# Kron Gracie wins again



## Hanzou (Sep 28, 2016)

Kron Gracie vs Hideo Tokoro - full fight Video Rizin FF 2016 1st Round


----------



## Charlemagne (Sep 28, 2016)

Watched that yesterday.  Great stuff all around.  Kron is obviously comfortable with striking and continues to dominate on the ground.  Gotta love a guy who can tap darn near anyone on the BJJ competition circuit with blue belt level stuff.


----------



## Brian R. VanCise (Sep 28, 2016)

Love the way Kron moves!


----------



## Headhunter (Sep 29, 2016)

Ah Japanese mma full of roided up freak show fighters and a bunch of fixed fights


----------



## Buka (Sep 29, 2016)

It seems the video was taken down. I would have liked to have seen it, seen how well Kron's hands are coming along.  @Hanzou, do you know if he's still training with the Diaz brothers?

I think Kron's going to be the big dog of this next Gracie generation.


----------



## Charlemagne (Sep 29, 2016)

Buka said:


> I think Kron's going to be the big dog of this next Gracie generation.



He already is in my view.  He has taken on the mantle of competition in both MMA and BJJ, and has taken over Rickson's gym in LA.


----------



## Buka (Sep 29, 2016)

Charlemagne said:


> He already is in my view.  He has taken on the mantle of competition in both MMA and BJJ, and has taken over Rickson's gym in LA.



Is this the Culver City one? I had heard that but forgot. I imagine that school is doing well, ya? 

I'm really enjoying watching all this stuff happen.


----------



## Charlemagne (Sep 29, 2016)

Buka said:


> Is this the Culver City one? I had heard that but forgot. I imagine that school is doing well, ya?



I believe so.


----------



## 23rdwave (Sep 29, 2016)

Buka said:


> I think Kron's going to be the big dog of this next Gracie generation.



With only three fights in three years that is unlikely. He needs to step up to a bigger promotion like Bellator or UFC or just stick with the bjj comps.


----------



## Buka (Sep 30, 2016)

23rdwave said:


> With only three fights in three years that is unlikely. He needs to step up to a bigger promotion like Bellator or UFC or just stick with the bjj comps.
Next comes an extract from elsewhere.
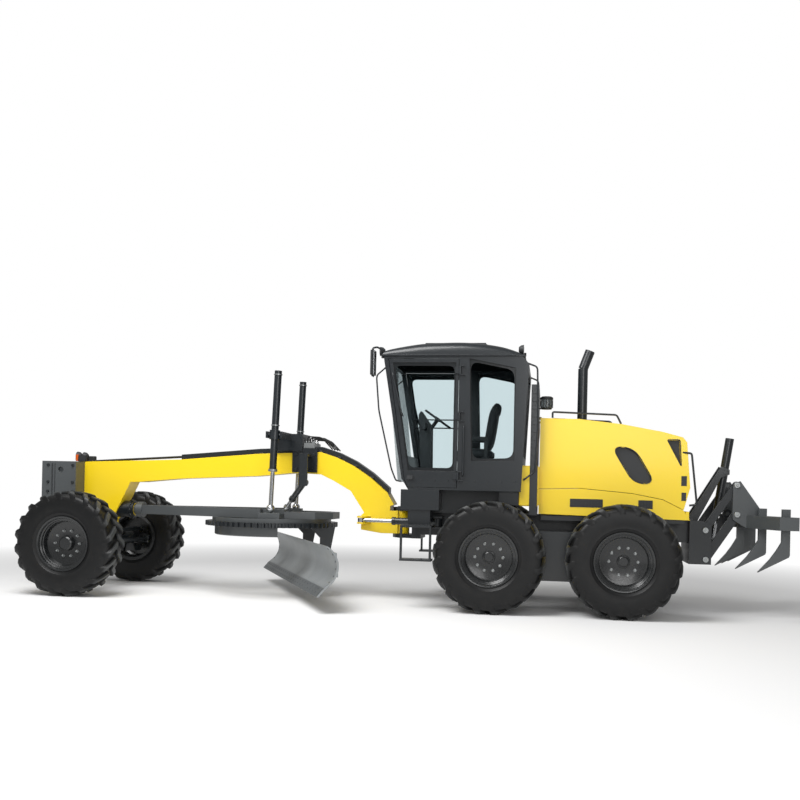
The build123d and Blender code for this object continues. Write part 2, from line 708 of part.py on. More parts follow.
roof_outline = [(110, 3200), (-342, 3312), (-939, 3325), (-1411, 3258), (-1660, 3160), (-1700, 3126), (90, 3126)]
roof = slab(roof_outline, -cab_half - 10, cab_half + 10)
lifting_eye = slab([(-990, 3320), (-950, 3375), (-915, 3375), (-875, 3320)], -10, 10)
lifting_eye -= bar((-932, -20, 3350), (-932, 20, 3350), 12)
nodes["cab_roof"] = roof + lifting_eye


def cab_glass():
    """Windscreen, rear window and rear side windows."""
    screen = slab([(-130, 1560), (-136, 1560), (18, 3075), (24, 3075)], -cab_half + 75, cab_half - 75)
    side = side_plate(rear_window, 0, cab_half - 30, cab_half - 22)
    back = slab([(-1655, 1900), (-1661, 1900), (-1706, 2950), (-1700, 2950)], -cab_half + 90, cab_half - 90)
    return both(side) + screen + back


nodes["cab_glass"] = cab_glass()


def door():
    """Left door frame and its glass, hinged on the middle post."""
    leaf = side_plate(door_outline, -door_gap, cab_half - door_thick, cab_half)
    leaf -= side_plate(door_window, 0, cab_half - door_thick - 10, cab_half + 10)
    for z in hinge_heights:
        leaf += bar((hinge_x, hinge_y, z - 45), (hinge_x, hinge_y, z + 45), 18)
        leaf += box(hinge_x, hinge_x + 60, cab_half + 2, hinge_y + 12, z - 40, z + 40)
        leaf += box(hinge_x + 20, hinge_x + 60, cab_half - 5, hinge_y + 12, z - 40, z + 40)
        leaf -= bar((hinge_x, hinge_y, z - 60), (hinge_x, hinge_y, z + 60), 8 + run_gap)
    glass = side_plate(door_window, 0, cab_half - 26, cab_half - 18)
    return leaf, glass


left_door, left_pane = door()
nodes["door_left"] = left_door
nodes["door_left_glass"] = left_pane
nodes["door_right"] = mirror(left_door, about=Plane.XZ)
nodes["door_right_glass"] = mirror(left_pane, about=Plane.XZ)

base = box(-1250, -850, -190, 190, cab_floor_z + cab_wall, 1880)
cushion = box(-1300, -800, -250, 250, 1880, 2000)
back = slab([(-1290, 1990), (-1190, 1990), (-1290, 2640), (-1390, 2640)], -230, 230)
rests = both(box(-1230, -900, 265, 320, 2110, 2160) + box(-1230, -1180, 245, 330, 1960, 2120))
nodes["seat"] = base + cushion + back + rests

column = slab([(-350, 1525), (-480, 1525), (-470, 2300), (-330, 2500), (-300, 2450)], -110, 110)
grip = [(174, -14), (174, 14), (206, 14), (206, -14)]
wheel = Rot(90, 0, 0) * turned([(y, r) for r, y in grip], 20) + Box(360, 30, 20) + Box(30, 360, 20)
wheel = Pos(-545, 0, 2400) * Rot(0, -35, 0) * (wheel + Cylinder(40, 40))
shaft = bar((-400, 0, 2200), (-545, 0, 2400), 25)
levers = both(box(-420, -380, 100, 330, 2250, 2330))
nodes["console"] = column + wheel + shaft + levers

# Upper hood and the fixed lower panels, seen from the side
hood_top = [(hood_front, 2385), (-2361, 2377), (-2876, 2320), (-3361, 2232), (hood_rear_top, 2168)]
crease = [(-3626, 1290), (-3379, 1412), (-3016, 1478), (-2404, 1527), (hood_front, 1510)]
lower_edge = [(-3700, 1165), (hood_front, 1200)]


def hood():
    """Tilting upper hood, a hollow shell with its side windows cut."""
    outline = hood_top + [(-3650, 2107), (hood_rear_low, 1560)] + crease
    outer = slab(outline, -hood_half, hood_half)
    inside = [(x, z - hood_wall) for x, z in hood_top]
    inside[0] = (hood_front - hood_wall, 2385 - hood_wall)
    inside[-1] = (hood_rear_top + 10, 2168 - hood_wall)
    inside += [(-3606, 2080), (-3655, 1560), (-3580, 1200), (hood_front - hood_wall, 1200)]
    part = outer - slab(inside, -hood_half + hood_wall, hood_half - hood_wall)
    window = [(-2760, 2044), (-3028, 2024), (-3278, 1606), (-3037, 1601)]
    part -= slab(window, -hood_half - 10, hood_half + 10)
    pin_x, pin_z = hood_pin
    for y0 in (-379, 301):
        part += bar((pin_x, y0, pin_z), (pin_x, y0 + 78, pin_z), 17)
        part -= bar((pin_x, y0 - 20, pin_z), (pin_x, y0 + 98, pin_z), 8 + run_gap)
    part -= bar((exhaust_x, 0, 2300), (exhaust_x, 0, 2450), exhaust_r)
    slot = [(-3423, 2129), (-3560, 2131), (-3580, 1835)]
    part -= slab(slot, -hood_half - 10, hood_half + 10)
    return part


nodes["hood"] = hood()

panel = slab([(x, z - 6) for x, z in crease] + [lower_edge[1], lower_edge[0]], hood_half - hood_wall, hood_half)
panels = both(panel)
panels += box(-3690, -3650, -hood_half, hood_half, rail_z1 + 2, 1270)
nodes["side_panels"] = panels

stack = bar((exhaust_x, 0, 2340), (exhaust_x, 0, 3070), exhaust_r)
stack += bar((exhaust_x, 0, 3070), (exhaust_x - 84, 0, 3300), exhaust_r)
stack -= bar((exhaust_x, 0, 2400), (exhaust_x, 0, 3070), exhaust_r - 8)
stack -= bar((exhaust_x, 0, 3070), (exhaust_x - 104, 0, 3355), exhaust_r - 8)
nodes["exhaust"] = stack

cowl = box(-1870, -1775, -cab_half + 60, cab_half - 60, rail_z1, 2790)
pin_x, pin_z = hood_pin
for y0 in (-395, 285):
    cowl += bar((pin_x, y0, pin_z), (pin_x, y0 + 110, pin_z), 8)
    for y in (y0, y0 + 96):
        cowl += bar((pin_x, y, pin_z), (pin_x, y + 14, pin_z), 12)
        cowl += box(pin_x, -1865, y, y + 14, pin_z - 10, pin_z + 10)
nodes["cowl"] = cowl
nodes["engine_block"] = box(-3440, -2515, -280, 280, rail_z1 + 0.3, 1900)


def link(pin, wide, y0, y1):
    """A ripper link between its hitch pin and its carriage pin."""
    x, z = pin
    dx, dz = link_run
    length = hypot(dx, dz)
    ux, uz = dx / length, dz / length
    nx, nz = -uz * wide / 2, ux * wide / 2
    shape = slab([(x + nx, z + nz), (x + dx + nx, z + dz + nz), (x + dx - nx, z + dz - nz), (x - nx, z - nz)], y0, y1)
    for px, pz in (pin, (x + dx, z + dz)):
        shape += bar((px, y0, pz), (px, y1, pz), wide / 2)
    for px, pz in (pin, (x + dx, z + dz)):
        shape -= bar((px, y0 - 5, pz), (px, y1 + 5, pz), 28 + run_gap)
    return shape


link_y1 = hitch_half - plate_thick - 5
link_y0 = link_y1 - 45


def on_link(pin, part_way):
    """The point part of the way along a link."""
    return (pin[0] + link_run[0] * part_way, pin[1] + link_run[1] * part_way)


eye_at = on_link(link_low_pin, 0.35)
tube_at = on_link(link_low_pin, 0.12)
low_link = both(link(link_low_pin, link_wide, link_y0, link_y1))
low_link += bar((tube_at[0], -link_y0 - 2, tube_at[1]), (tube_at[0], link_y0 + 2, tube_at[1]), 36)
ear = slab([(tube_at[0] + 36, tube_at[1]), (eye_at[0] + 52, eye_at[1]), (eye_at[0] + 20, eye_at[1] + 52),
            (eye_at[0] - 40, eye_at[1] + 30), (tube_at[0] - 36, tube_at[1])], 52, 74)
nodes["ripper_lower_link"] = low_link + both(ear)
nodes["ripper_upper_link"] = both(link(link_high_pin, link_wide - 20, link_y0, link_y1))

top_pin = on_link(link_high_pin, 1)
low_pin = on_link(link_low_pin, 1)


def shank(rear_x, y):
    """One curved tool with its tip ahead."""
    outline = [(90, 1330), (0, 1330), (0, 800), (10, 775), (348, 591), (215, 745), (144, 850), (90, 946)]
    return slab([(rear_x + x, z) for x, z in outline], y - shank_thick / 2, y + shank_thick / 2)


shanks = None
for y in (-900, -450, 0, 450, 900):
    tool = shank(-4450 - 0.36 * abs(y), y)
    shanks = tool if shanks is None else shanks + tool


def ripper_frame():
    """Carriage with the cheeks on the link pins and the V-shaped tool beam."""
    cheek = slab([(top_pin[0] + 45, top_pin[1] + 20), (top_pin[0] - 40, top_pin[1] + 50), (-4620, 1240),
                  (-4620, 1085), (-4400, 1085), (low_pin[0] + 50, low_pin[1] - 60), (low_pin[0] + 55, low_pin[1] + 20)],
                 link_y1 + 5, link_y1 + 40)
    part = both(cheek)
    for x, z in (top_pin, low_pin):
        part += both(bar((x, link_y0 + 5, z), (x, link_y1 + 45, z), 28))
    sweep = 0.343 * beam_half
    part += plan([(-4285, 0), (-4285 - sweep, beam_half), (-4500 - sweep, beam_half), (-4500, 0),
                  (-4500 - sweep, -beam_half), (-4285 - sweep, -beam_half)], 1085, 1240)
    return part - shanks


nodes["ripper_frame"] = ripper_frame()
nodes["ripper_shanks"] = shanks

# Ripper cylinder, hung in a yoke above the hitch
ripper_top = (-4190, 0, 1770)
ripper_eye = (eye_at[0], 0, eye_at[1])
ripper_barrel, ripper_rod, ripper_total = plain_cylinder(ripper_top, ripper_eye, 560, 52, 30, 200)
cap_end = along(ripper_top, ripper_eye, -430)
ripper_barrel += bar(cap_end, ripper_top, 52)
ripper_barrel += bar((ripper_top[0], -112, ripper_top[2]), (ripper_top[0], 112, ripper_top[2]), 28)
nodes["ripper_barrel"] = ripper_barrel
nodes["ripper_rod"] = ripper_rod + bar((ripper_eye[0], -40, ripper_eye[2]), (ripper_eye[0], 40, ripper_eye[2]), 46)

for name, piece in nodes.items():
    export_step(piece, f"parts/{name}.step")
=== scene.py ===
import math
import bpy
import bmesh
from mathutils import Matrix, Vector


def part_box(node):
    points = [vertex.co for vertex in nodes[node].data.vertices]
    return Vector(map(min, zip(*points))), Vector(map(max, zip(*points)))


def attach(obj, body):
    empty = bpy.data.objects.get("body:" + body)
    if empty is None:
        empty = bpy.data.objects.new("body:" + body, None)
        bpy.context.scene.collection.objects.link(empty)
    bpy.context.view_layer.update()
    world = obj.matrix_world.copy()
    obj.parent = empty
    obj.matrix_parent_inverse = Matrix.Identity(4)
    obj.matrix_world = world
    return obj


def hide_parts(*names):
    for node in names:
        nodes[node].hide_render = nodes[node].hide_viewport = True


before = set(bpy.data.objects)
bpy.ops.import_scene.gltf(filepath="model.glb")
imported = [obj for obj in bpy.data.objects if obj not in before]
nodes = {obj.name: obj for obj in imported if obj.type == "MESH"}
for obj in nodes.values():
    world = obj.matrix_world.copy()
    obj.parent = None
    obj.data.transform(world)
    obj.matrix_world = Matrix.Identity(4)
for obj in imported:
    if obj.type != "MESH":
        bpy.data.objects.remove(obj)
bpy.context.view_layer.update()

scene = bpy.context.scene
scene.view_settings.view_transform = "Standard"


# Boom and hood: steel plate, shot-blasted and sprayed with a two-pack yellow
# machine enamel. It dries to a smooth satin gloss with a slight orange peel,
# and gathers a thin film of dust low down.
def linear(code):
    """An sRGB hex colour as linear red, green, blue and alpha."""
    parts = [int(code[i:i + 2], 16) / 255 for i in (1, 3, 5)]
    return [p / 12.92 if p <= 0.04045 else ((p + 0.055) / 1.055) ** 2.4 for p in parts] + [1.0]


def add(tree, kind, settings=None, links=None):
    """Adds one shader node with its settings and the sockets that feed it."""
    made = tree.nodes.new(kind)
    for name, value in (settings or {}).items():
        if isinstance(name, int) or name in made.inputs:
            made.inputs[name].default_value = value
        else:
            setattr(made, name, value)
    for name, source in (links or {}).items():
        tree.links.new(source, made.inputs[name])
    return made


def surface(tree, settings, links=None):
    """Ends a material's tree with its one principled shader."""
    skin = add(tree, "ShaderNodeBsdfPrincipled", settings, links)
    add(tree, "ShaderNodeOutputMaterial", links={"Surface": skin.outputs[0]})


def blend(tree, first, second, amount):
    """The colour part of the way between two sRGB hex colours."""
    settings = {"data_type": "RGBA", 6: linear(first), 7: linear(second)}
    return add(tree, "ShaderNodeMix", settings, {0: amount}).outputs[2]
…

Competition isn't really a factor in what I was trying to say. (poorly, obviously)


----------



## Brian R. VanCise (Sep 30, 2016)

I think like any other mma fighter you will see Kron fight and slowly work his way up if he is able to.  He is fighting in Japan right now I am sure because they will pay him well.  In time, I imagine Bellator or the UFC will come calling if he is good enough.  Everybody has to start some where and well very few get the gift CM Punk received.


----------



## Buka (Oct 28, 2016)

Looks like his next fight is set.

Rizin: Tatsuya Kawajiri Challenges Kron Gracie, Hideo Tokoro vs. Erson Yamamoto Confirmed


----------



## Hanzou (Oct 30, 2016)

Buka said:


> Looks like his next fight is set.
> 
> Rizin: Tatsuya Kawajiri Challenges Kron Gracie, Hideo Tokoro vs. Erson Yamamoto Confirmed



Pretty quick turnaround considering that it will be only a few months after his last fight. Looks like he is picking up the pace of his fights.


----------